▸ **What to produce**
Extract the complete listing and repeat it word for word.

▸ **Data excerpt**

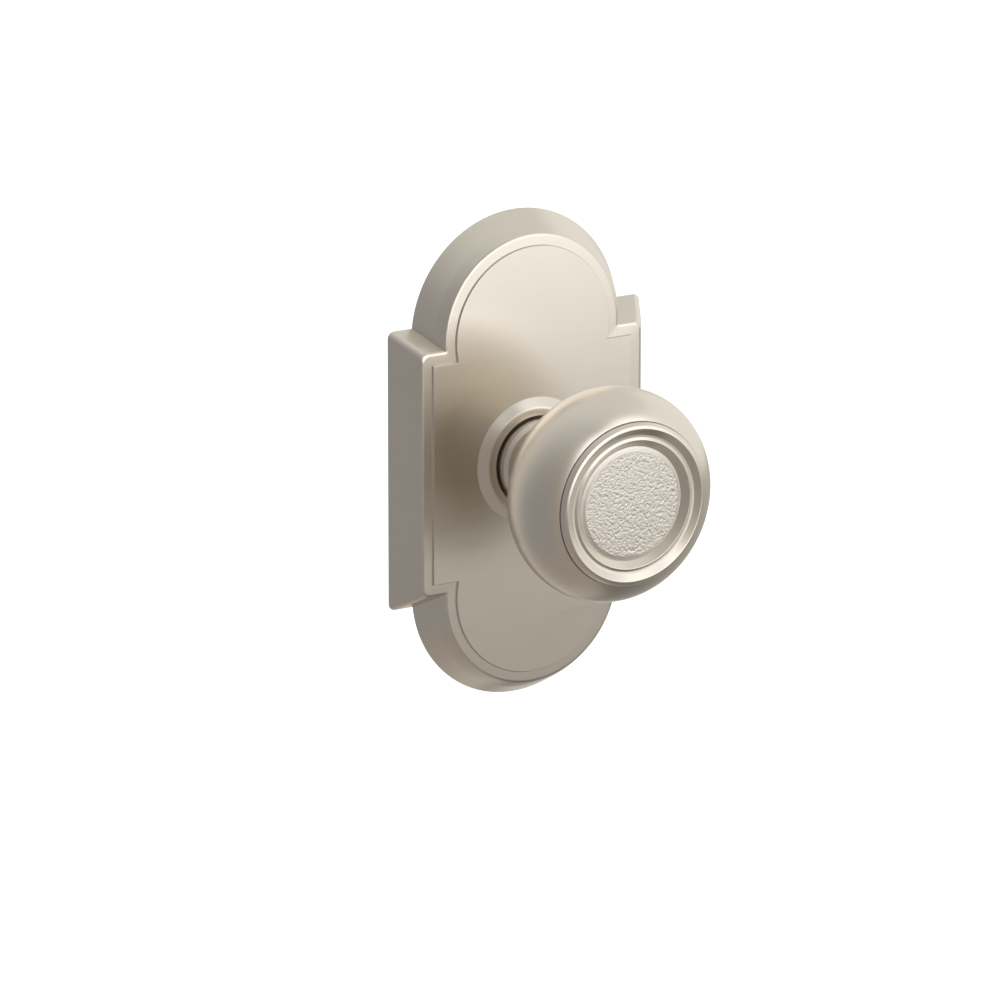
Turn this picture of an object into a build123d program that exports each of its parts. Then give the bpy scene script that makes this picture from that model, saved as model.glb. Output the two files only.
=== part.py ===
from build123d import *
import os
from math import atan2, cos, degrees, radians, sin, sqrt

# Door knob on an arched plate, one side of the door. Millimetres.
# Origin: on the spindle's axis, in the plane of the door's face.
# +X right, +Y into the door, +Z up. The knob stands towards -Y.

# ---- driving dimensions: plate ----
PLATE_HALF_W = 38.1          # half of 3 in
PLATE_HALF_H = 37.35         # half height of the straight sides
ARCH_R = 31.08               # radius of the arched ends
ARCH_Z = 34.03               # height of the arches' centres
SHOULDER_R = 1.9             # rounding of the four outer corners
RIM_Y = -8.9                 # front of the rim
RIM_INSET = 5.0              # how far the drafted sides lean in at the rim
RIM_ROUND = 1.3
PANEL_Y = -9.52              # front of the raised panel
PANEL_INSET = 8.0            # panel outline, in from the base outline
PANEL_CORNER_R = 0.2
CAVITY_Y = -7.0              # inner face of the front wall
CAVITY_INSET = 2.7           # wall at the door's face
CAVITY_TOP_INSET = 7.1       # wall foot at the front wall
FUSE = 0.5                   # overlap that joins two solids into one

# ---- driving dimensions: collar and neck ----
COLLAR_BORE_R = 12.3
COLLAR_FACE_R = 14.3         # outer edge of the flat face
COLLAR_FACE_Y = -11.35
COLLAR_FOOT_R = 17.0         # foot of the bevel
COLLAR_EDGE = 0.15           # upright edge under the bevel
SPIGOT_R = 14.0              # collar's spigot in the plate
SPIGOT_END_Y = -6.2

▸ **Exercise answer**
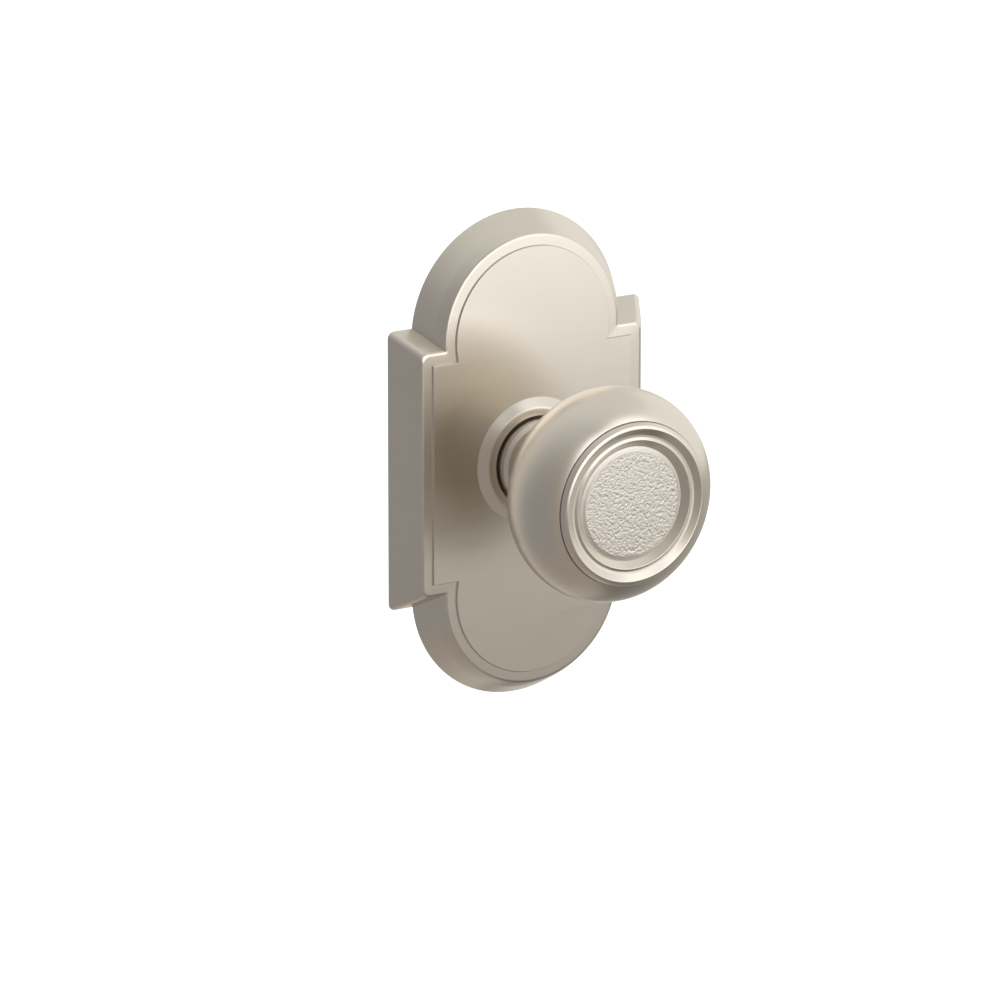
Turn this picture of an object into a build123d program that exports each of its parts. Then give the bpy scene script that makes this picture from that model, saved as model.glb. Output the two files only.
=== part.py ===
from build123d import *
import os
from math import atan2, cos, degrees, radians, sin, sqrt

# Door knob on an arched plate, one side of the door. Millimetres.
# Origin: on the spindle's axis, in the plane of the door's face.
# +X right, +Y into the door, +Z up. The knob stands towards -Y.

# ---- driving dimensions: plate ----
PLATE_HALF_W = 38.1          # half of 3 in
PLATE_HALF_H = 37.35         # half height of the straight sides
ARCH_R = 31.08               # radius of the arched ends
ARCH_Z = 34.03               # height of the arches' centres
SHOULDER_R = 1.9             # rounding of the four outer corners
RIM_Y = -8.9                 # front of the rim
RIM_INSET = 5.0              # how far the drafted sides lean in at the rim
RIM_ROUND = 1.3
PANEL_Y = -9.52              # front of the raised panel
PANEL_INSET = 8.0            # panel outline, in from the base outline
PANEL_CORNER_R = 0.2
CAVITY_Y = -7.0              # inner face of the front wall
CAVITY_INSET = 2.7           # wall at the door's face
CAVITY_TOP_INSET = 7.1       # wall foot at the front wall
FUSE = 0.5                   # overlap that joins two solids into one

# ---- driving dimensions: collar and neck ----
COLLAR_BORE_R = 12.3
COLLAR_FACE_R = 14.3         # outer edge of the flat face
COLLAR_FACE_Y = -11.35
COLLAR_FOOT_R = 17.0         # foot of the bevel
COLLAR_EDGE = 0.15           # upright edge under the bevel
SPIGOT_R = 14.0              # collar's spigot in the plate
SPIGOT_END_Y = -6.2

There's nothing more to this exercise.